Retired butcher Richard, and retired school bursar Maureen, have spent 40 years involved with the Manor Operatic Society.
“One day in January 2007 a letter arrived saying we had been put forward to attend a garden party at Buckingham Palace.
“But we weren’t to tell anyone at first, in case we weren’t chosen!
“We still don’t know who nominated us. Richard is chairman of Manor Operatic, and I used to do the wardrobe, so we can only think it’s because of that.
“The party was on July 19. Richard hired morning dress and a friend sent a limousine to pick us up.
“In the garden there were two big gazebos on the lawn, with a military band in each. They took turns to play, and hoisted a little flag when it was the other band’s go.
“The food was served in a huge marquee stretching about the length of Tudor Square. There were tiny sandwiches, shortbread, canapes, biscuits with things stacked up. You had an oblong plate with a place for your cup. Butlers walked about with ice creams in trays.
“When the Royals came out we lined up in four aisles. You didn’t know which Royal person would walk down your aisle, but it so happened we got the Queen.
“She stood right next to us as she chatted to a lady beside us, and she was very small, but lovely.
“It was a gorgeous afternoon, just amazing.
“We feel honoured to have been there.”
A special power to boost morale
Retired Forgemasters engineering manager Michael Waldron, 63, met the Queen at Buckingham Palace in 2008 after the firm won The Queen’s Award for Enterprise. Dad-of-three Michael, from Ecclesfield, said the occasion was ‘extremely special’.
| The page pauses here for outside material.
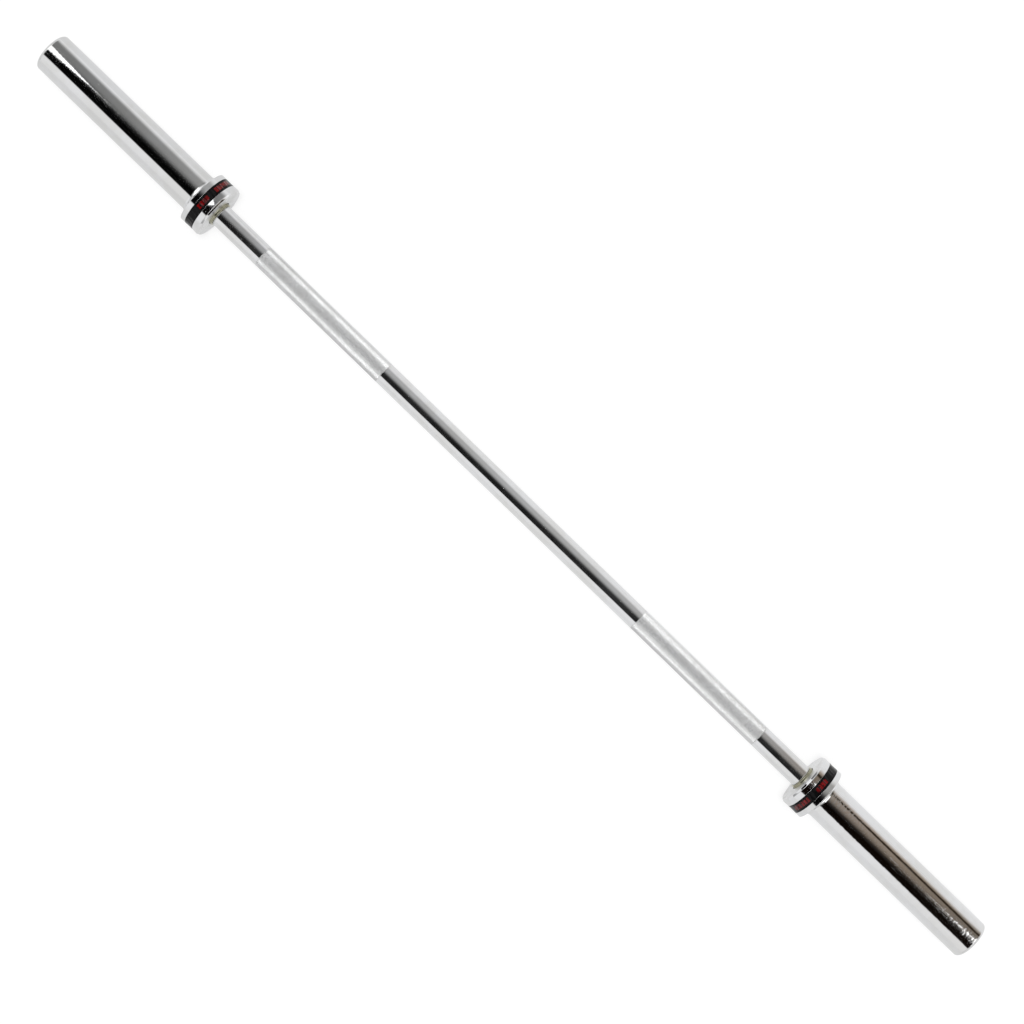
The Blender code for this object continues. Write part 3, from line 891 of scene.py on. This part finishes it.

“Meeting the Queen was unbelievable. It’s just not the sort of thing that happens to someone brought up on Southey Green and Fox Hill.
“The chance to go to the Palace was offered at work. I retired last month but I worked at Forgemasters for 47 years, so I was suggested and so was one of the sales managers. “It was quite something going through the Palace gates, standing on the other side, while the tourists peered through and wondered who we were!
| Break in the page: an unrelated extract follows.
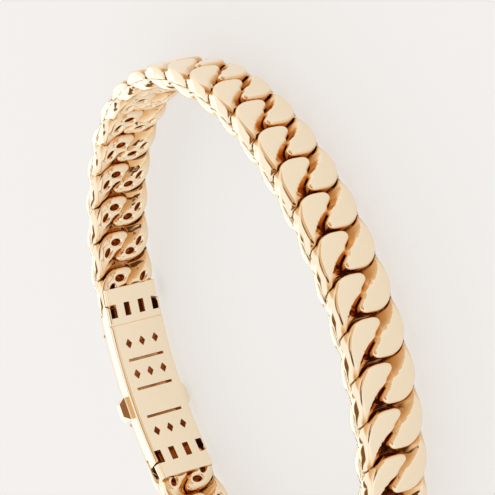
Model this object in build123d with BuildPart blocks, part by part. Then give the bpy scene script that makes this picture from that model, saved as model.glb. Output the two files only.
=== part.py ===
from build123d import *
import os
from math import cos, degrees, hypot, pi, radians, sin, tan

# Driving dimensions, in millimetres and degrees

# The loop: an ellipse through the middle of the chain, seen along the band's width
loop_half_length = 33.9
loop_half_width = 26.55

# The chain
free_links = 34
band_width = 8.0
chain_thickness = 3.0
corner_radius = 3.1
top_bevel = 0.25
link_gap = 0.2
end_gap = 0.3
inner_narrowing = 0.32
web_thickness = 1.5
web_length = 1.3
web_width = 1.6

# The eyes pierced in the inner face of each link
eye_depth = 0.9
head_eye_length = 0.75
head_eye_width = 1.2
side_eye_length = 1.15
side_eye_width = 0.5

# The clasp
clasp_shift = 3.45
end_ring_spacing = 22.7
clasp_width = 7.86
clasp_thickness = 3.8
clasp_rounding = 0.4
ring_setback = 0.25
lip_reach = 1.6
lip_thickness = 0.32
mouth_place = 8.47
mouth_gap = 0.12
outer_wall = 0.7
inner_wall = 0.6
side_wall = 0.8
box_end_wall = 1.9

# The piercings of the clasp's inner plate, by their place along it
slot_place = 10.35
slot_length = 1.6
slot_width = 0.75
slot_spacing = 2.1
slot_depth = 1.0
diamond_places = (5.69, 1.39, -6.85)
diamond_length = 1.15
diamond_width = 0.8
diamond_spacing = 1.97
cross_slot_places = (3.41, -0.66, -4.66)
cross_slot_length = 5.1
cross_slot_width = 0.3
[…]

“Inside we were served champagne and canapes. I wanted to remember it all with a clear head, so I had orange juice.
“What really surprised me was the number of people drinking their champagne and putting their empty glasses on the mantelpiece! I was sure you’re not meant to do that.
“When it came to be our turn to speak to the Queen we said we were from the steel industry in Sheffield. She asked, ‘How is the steel industry now?’
“I told her we were just recovering from the 2007 floods, when the water in the machine shop was 5ft deep. I said, ‘The water would be over your head, Ma’am’. She said, ‘Oh my goodness’.
“To meet the Queen, in her own rooms, was extremely special.
“The Royals have a special power to boost morale and give the sense everything is right.
“I will never forget the day I met her.”
Talking 007 a licence to thrill for physio Alan
Physiotherapist Alan Smith kept the England football squad in tip-top condition during the 1998 and 2002 World Cups - and treated David Beckham’s famous metatarsal for the tournament in Japan.
The 63-year-old from Wickersley was invited to Buckingham Palace in 2002 as a thank-you - and found himself chatting to the Queen on a rather unexpected topic.
“I was the England physio for two World Cups - in France in ’98, and in Japan in 2002. After both occasions the squad was invited to Buckingham Palace, and in 2002 I had a conversation with the Queen.
“On the train to London in the morning I read in the paper that, the night before, the Queen had attended the Royal Albert Hall to see James Bond film Die Another Day.
“So, when I got to the Palace, I asked her, ‘Did you enjoy the film last night, Ma’am?’ She told me all about it! She said how expensive it had been to make, and that she didn’t think the Albert Hall was the right setting to screen it.
“She also said she thought the plot was very far-fetched. I told her all Bond films are like that, and she said, ‘Are they? It’s the first one I’ve seen’. I was very surprised at that.
“She was wonderful, very warm. And she makes such an impression you remember your conversation word-for-word. It’s something that has a big impact.
“I have always been a fan - I think she’s marvellous. Meeting her confirmed exactly what I already thought.”
Windsor salute a huge honour
Grandfather-of-two Derrick Greaves, 77, a retired salesman from Grenoside, was 16 the first time he saw the Queen at a Windsor Castle scouting parade. Two years later he met the monarch again, when she visited his steelworks.
“In 1952 I was a 16-year-old boy scout who had passed what was, at the time, my King’s Scout badge.
“It’s the top badge, only around 10 per cent of scouts achieve it, and all the ones who do are invited to Windsor Castle to take the King’s salute.
“But by the time it came round, though, the King had died - so it was the Queen’s salute we went to Windsor for, and it was the first time the young Queen had taken the salute.
“We camped in Windsor Great Park, and afterwards we went to London to see the Gang Show at the Palladium. We were only young, it was very soon after the war, and for most of us it was the first time we had been to London.
“Two years later I was 18 and an apprentice at the English Steel Corporation’s River Don Works. The Queen came to visit, and I was working on a lathe when she toured the machine shop and spoke to people.
“It was hard to hear over the sound of the big machinery, and I was only a young apprentice so naturally she didn’t speak to me. But I could see her clearly.
“I was astonished to notice one of her bodyguards’ shoulder holster with a gun - quite something back then.”